The local tavern has been vital to British community life since the 11th century. From Anglo-Saxon home-brewing to the prototype pubs that were Norman monasteries, right through to the quiz culture of today’s locals, the pub has held a central role in British life over the centuries. As a result, some of the most significant events in British history have taken place within pub walls, while the hundreds of pub names across Britain mirror 1,000 years of events, attitudes, customs and bad puns. Here are ten of the most popular names for the British boozer, together with a glimpse into their history.
The Bush Inn
Long before pubs took on any official status within a village, ale and the drinking of it were central to a sense of community. As far back as Roman times, it often fell to one individual to brew ale and make their home a drinking venue. It is said that the brewer would place a green bush outside their house to show that their ale was ready for drinking.

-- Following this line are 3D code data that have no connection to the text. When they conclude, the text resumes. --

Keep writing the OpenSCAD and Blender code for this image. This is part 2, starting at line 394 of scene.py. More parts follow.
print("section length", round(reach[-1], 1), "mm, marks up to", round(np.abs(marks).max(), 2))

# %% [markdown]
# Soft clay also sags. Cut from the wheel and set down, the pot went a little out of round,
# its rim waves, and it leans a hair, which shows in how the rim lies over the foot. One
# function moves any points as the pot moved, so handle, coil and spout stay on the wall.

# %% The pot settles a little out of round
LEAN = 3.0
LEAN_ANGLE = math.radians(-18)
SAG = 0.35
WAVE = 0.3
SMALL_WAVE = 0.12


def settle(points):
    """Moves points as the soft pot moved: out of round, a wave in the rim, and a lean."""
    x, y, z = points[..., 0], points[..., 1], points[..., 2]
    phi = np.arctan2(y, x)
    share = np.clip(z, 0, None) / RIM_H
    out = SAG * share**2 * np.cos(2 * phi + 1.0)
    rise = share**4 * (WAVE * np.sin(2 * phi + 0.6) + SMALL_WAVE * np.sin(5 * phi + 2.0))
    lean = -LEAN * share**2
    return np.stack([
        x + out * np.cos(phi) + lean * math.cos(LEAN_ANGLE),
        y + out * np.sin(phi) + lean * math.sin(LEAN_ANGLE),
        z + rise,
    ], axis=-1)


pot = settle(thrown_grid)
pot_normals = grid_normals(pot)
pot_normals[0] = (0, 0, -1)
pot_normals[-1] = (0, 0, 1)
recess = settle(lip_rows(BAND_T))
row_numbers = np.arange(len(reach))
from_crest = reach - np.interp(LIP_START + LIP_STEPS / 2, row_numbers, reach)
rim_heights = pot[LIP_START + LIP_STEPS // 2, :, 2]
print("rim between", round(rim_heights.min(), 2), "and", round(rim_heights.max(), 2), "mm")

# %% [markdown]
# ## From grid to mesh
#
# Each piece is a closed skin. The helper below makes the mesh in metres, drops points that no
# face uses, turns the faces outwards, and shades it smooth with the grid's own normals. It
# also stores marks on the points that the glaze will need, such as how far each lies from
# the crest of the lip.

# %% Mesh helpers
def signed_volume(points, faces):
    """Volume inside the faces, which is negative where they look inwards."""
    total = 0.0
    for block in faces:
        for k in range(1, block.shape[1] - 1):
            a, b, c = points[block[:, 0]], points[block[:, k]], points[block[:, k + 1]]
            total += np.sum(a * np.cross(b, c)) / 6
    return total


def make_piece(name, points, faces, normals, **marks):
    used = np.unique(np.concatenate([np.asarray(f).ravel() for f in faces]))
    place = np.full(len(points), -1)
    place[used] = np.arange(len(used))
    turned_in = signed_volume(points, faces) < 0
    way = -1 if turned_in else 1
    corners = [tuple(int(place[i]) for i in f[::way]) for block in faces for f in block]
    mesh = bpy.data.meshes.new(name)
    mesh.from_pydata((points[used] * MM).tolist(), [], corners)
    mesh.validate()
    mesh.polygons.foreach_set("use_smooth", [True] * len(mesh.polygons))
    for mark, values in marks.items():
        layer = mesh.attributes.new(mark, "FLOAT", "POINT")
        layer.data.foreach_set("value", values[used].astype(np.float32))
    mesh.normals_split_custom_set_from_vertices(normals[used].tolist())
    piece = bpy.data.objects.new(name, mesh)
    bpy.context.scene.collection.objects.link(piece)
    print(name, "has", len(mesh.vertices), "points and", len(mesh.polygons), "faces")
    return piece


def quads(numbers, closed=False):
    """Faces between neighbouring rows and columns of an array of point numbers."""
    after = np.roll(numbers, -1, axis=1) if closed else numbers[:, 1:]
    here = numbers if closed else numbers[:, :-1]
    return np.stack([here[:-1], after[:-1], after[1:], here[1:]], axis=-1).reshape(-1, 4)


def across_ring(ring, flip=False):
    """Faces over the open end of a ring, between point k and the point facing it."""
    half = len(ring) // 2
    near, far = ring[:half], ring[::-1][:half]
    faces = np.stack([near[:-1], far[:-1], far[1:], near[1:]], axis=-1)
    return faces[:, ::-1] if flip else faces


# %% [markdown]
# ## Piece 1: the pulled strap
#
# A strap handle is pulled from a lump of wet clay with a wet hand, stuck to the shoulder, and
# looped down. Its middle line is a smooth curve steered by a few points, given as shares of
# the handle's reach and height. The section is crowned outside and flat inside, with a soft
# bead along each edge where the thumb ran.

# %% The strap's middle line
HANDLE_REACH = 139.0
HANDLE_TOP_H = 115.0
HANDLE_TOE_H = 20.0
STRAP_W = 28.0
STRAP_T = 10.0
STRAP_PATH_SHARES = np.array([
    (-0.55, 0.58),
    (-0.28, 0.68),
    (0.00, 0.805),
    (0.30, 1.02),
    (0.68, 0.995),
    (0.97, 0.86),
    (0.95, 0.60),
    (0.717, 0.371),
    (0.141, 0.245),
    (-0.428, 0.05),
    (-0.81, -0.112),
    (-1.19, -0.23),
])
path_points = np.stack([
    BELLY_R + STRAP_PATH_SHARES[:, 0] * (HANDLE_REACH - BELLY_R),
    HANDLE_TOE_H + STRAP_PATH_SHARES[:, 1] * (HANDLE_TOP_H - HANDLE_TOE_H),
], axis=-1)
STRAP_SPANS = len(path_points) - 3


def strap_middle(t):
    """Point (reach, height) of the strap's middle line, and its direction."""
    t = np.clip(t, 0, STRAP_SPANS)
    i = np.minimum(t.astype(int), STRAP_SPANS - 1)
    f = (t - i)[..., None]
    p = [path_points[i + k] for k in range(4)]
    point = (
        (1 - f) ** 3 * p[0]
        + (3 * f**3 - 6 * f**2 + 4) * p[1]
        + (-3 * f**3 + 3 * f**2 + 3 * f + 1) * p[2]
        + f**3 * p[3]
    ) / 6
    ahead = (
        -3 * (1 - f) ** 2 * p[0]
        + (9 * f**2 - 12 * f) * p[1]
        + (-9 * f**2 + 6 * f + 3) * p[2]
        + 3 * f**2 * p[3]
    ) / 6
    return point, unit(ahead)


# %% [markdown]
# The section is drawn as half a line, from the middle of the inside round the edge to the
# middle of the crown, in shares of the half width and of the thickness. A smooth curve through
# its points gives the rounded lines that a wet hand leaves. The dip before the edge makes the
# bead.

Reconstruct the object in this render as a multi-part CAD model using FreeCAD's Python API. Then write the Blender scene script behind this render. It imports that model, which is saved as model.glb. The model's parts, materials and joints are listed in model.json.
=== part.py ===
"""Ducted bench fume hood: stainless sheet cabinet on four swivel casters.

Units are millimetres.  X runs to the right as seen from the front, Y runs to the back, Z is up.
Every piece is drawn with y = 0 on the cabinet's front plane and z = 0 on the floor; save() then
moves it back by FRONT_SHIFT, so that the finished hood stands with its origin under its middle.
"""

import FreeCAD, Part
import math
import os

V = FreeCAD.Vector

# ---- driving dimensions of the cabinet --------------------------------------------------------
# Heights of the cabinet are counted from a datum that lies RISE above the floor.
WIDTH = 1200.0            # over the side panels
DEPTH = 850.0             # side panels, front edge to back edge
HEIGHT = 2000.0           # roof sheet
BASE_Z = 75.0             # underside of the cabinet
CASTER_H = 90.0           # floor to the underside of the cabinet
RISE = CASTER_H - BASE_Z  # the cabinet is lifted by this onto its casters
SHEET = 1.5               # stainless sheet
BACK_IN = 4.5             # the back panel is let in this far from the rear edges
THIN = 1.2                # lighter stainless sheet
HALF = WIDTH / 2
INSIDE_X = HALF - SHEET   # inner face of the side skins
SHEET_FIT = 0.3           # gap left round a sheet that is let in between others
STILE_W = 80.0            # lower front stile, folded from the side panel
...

After the Norman Conquest, it was frequently monasteries that became renowned for their brewing, offering ale as a refreshment to pilgrims that came their way. The Dove, a nod to a traditional Christian sign of peace, was commonly used as a medieval sign for a monastic guesthouse.

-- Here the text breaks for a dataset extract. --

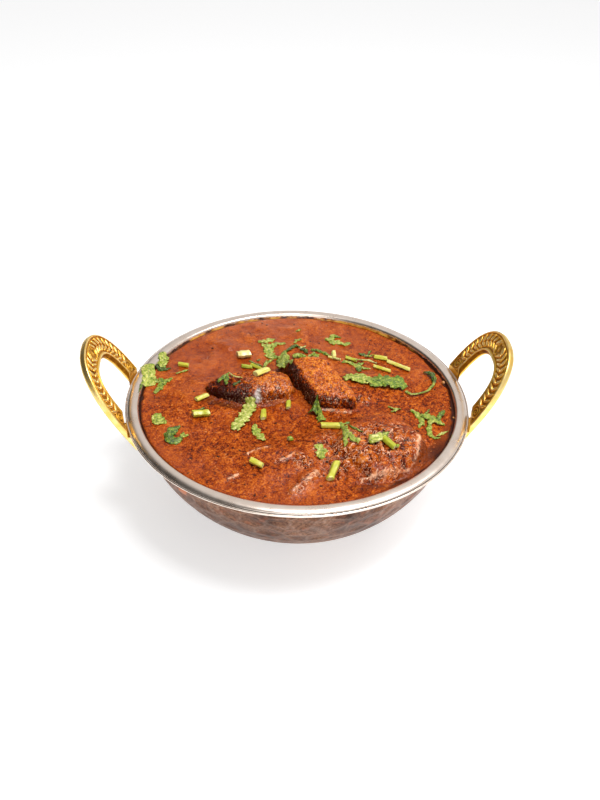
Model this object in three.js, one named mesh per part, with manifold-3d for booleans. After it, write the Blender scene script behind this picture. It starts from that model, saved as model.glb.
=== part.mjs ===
// Mutton curry in a small two-handled serving bowl, garnished with chopped coriander.
// Millimetres, +Z up. The origin is the centre of the foot, +X runs through the two handles.
import * as THREE from 'three';
import { mergeVertices } from 'three/addons/utils/BufferGeometryUtils.js';
import Module from 'manifold-3d';

const wasm = await Module();
wasm.setup();

// ---- driving dimensions -------------------------------------------------------------------

const clearance = 0.3; // between pieces that touch
const restGap = 0.4; // under what lies on the food, whose surface is faceted
const sectors = 52; // round the bowl
const shownSteps = 9; // up the bowl's wall, outside
const hiddenSteps = 6; // and between its layers

const bowl = {
  footRadius: 33.1, // flat foot of the copper shell
  shellRadius: 69.4, // shell at its shoulder
  shoulderHeight: 44.2,
  collarRadius: 70.2, // shell where it ends under the lip
  collarHeight: 46.9,
  roundness: 1.3, // exponent of the wall's curve, 1 would be a circle's quarter
  shellThickness: 0.85,
  linerThickness: 0.8,
};

const lip = {
  innerRadius: 70.1, // inner edge of the rolled steel lip
  top: 50.1,
  outerRadius: 74.1, // where the satin top rolls over
  underside: 47.6,
  beadRadius: 0.42, // thin bead of the folded seam under the lip
  beadCentre: [74.58, 48.6],
};

const gravyLevel = 48;

const handle = {
  baseRadius: 70.3, // where the plate's upper face would meet the bowl
  baseHeight: 47.1,
  lean: 59, // degrees above the horizontal
  thickness: 2.9,
  edge: 0.6, // rounding of the plate's edges
  outline: { halfWidth: 23.4, reach: 36, power: 2.4 },
  hole: { halfWidth: 14.2, reach: 25.6, power: 3 },
  start: 3, // where the horseshoe's legs begin along the plate
  lugDrop: 7, // how far the legs run on down the shell under the lip
  lipClearance: 0.8,
};

const chunkDetail = 3; // facets of a piece of meat

const sheetThickness = 0.55; // a coriander leaf, a little thickened
const drape = 1.3; // how far round a leaf's point the ground is felt
const stemSides = 8;

// ---- materials ----------------------------------------------------------------------------

function finish(color, roughness, metalness) {
  return new THREE.MeshStandardMaterial({ color, roughness, metalness });
}

const satinSteel = finish('#d9d3cd', 0.3, 1);
const agedCopper = finish('#7d5b4c', 0.45, 0.9);
const castBrass = finish('#c8963c', 0.35, 1);
const masalaGravy = finish('#b4551f', 0.35, 0);
const braisedMutton = finish('#98481c', 0.4, 0);
const corianderLeaf = finish('#86b347', 0.5, 0);
const corianderStem = finish('#b4cc55', 0.45, 0);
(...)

As more secular brewing houses became established, those same pilgrims were tempted by names representing other recognizable Christian symbols, such as The Lamb, The Ark, The Angel, and The Anchor.
The Nag’s Head
There are several theories behind this popular pub name. Some trace it back some five hundred years to the age of piracy, when smugglers out at sea would get the all-clear to come on shore from an accomplice who led a horse carrying a lantern along the cliff top. Others look to the use of nag to mean constant carping or harassing – typically said of a woman. According to the stereotype, men would use the pub as a refuge from the scolding tongues of their wives. This may also explain another popular (and equally sexist) pub name – The Quiet Woman.
The Royal Oak
Loyalty to political causes features large in pub names. The Royal Oak was the tree that gave refuge to a Stuart King during the English Civil War. Charles is said to have spent his last night as a free man at The King’s Head in Southwell Nottinghamshire (now called the Saracen’s Head, a nod perhaps to victories from the Crusades and some grisly souvenir-keeping).
The Red Lion
In the 15th century there were two English dynasties whose emblems featured a rose. The House of York displayed a white rose, while the House of Lancaster chose a red one. When Henry IV seized the throne from Richard II in 1399, it was the House of Lancaster that took over the throne. Those swearing allegiance to the King would name their taverns the Red Lion, a reference to the red of his dynasty and his perceived leonine courage. The name displaced that of many a pub dedicated to Richard II, whose emblem was the White Hart.
This pub name is said to have originated at the time of the Reformation when, following the annulment of his marriage to Catherine of Aragon in 1533, Henry VIII defied Rome. The Bull may be reference to a papal ‘bull’, a formal declaration from the Pope that derives from the bulla or seal attached to the official document. It is said that to demonstrate his defiance of the Pope, Henry included a bull’s head on his coat of arms, perhaps reflecting his fondness for beheading those who stood in his way.
This pub name commemorates the doctor who saved thousands of lives by identifying the source of a cholera outbreak in the heart of 19th century London. In mapping the outbreak of the disease, Snow noticed clusters of deadly infection near a water pump on Broad St (now Broadwick St) in the heart of Soho, leading to the crucial recognition that the disease was spread through contaminated water.
The Chequers Inn
Many pubs were named after trades. The chequerboard is one of the oldest, and was the emblem of moneylenders: the word ‘exchequer’ comes from the portable checked cloth used for account keeping with counters by the Norman Kings.
The Elephant and Castle
This pub name, shared with the London area of Newington, has attracted many theories. The most popular of them states that ‘Elephant and Castle’ is a mangling of ‘Eleanor of Castile’, the name of the cherished wife of Edward I. The more likely history begins with a coaching inn built on a site of an old smithy in Newington, which also went by the name The Elephant and Castle. The smithy had connections with one of the livery companies of the City of London, the Worshipful Company of Cutlers, whose crest displayed an elephant as a nod to the Indian ivory traditionally used for the handles of the knives the cutlers produced. The elephant is depicted as wearing a castle-shaped howday.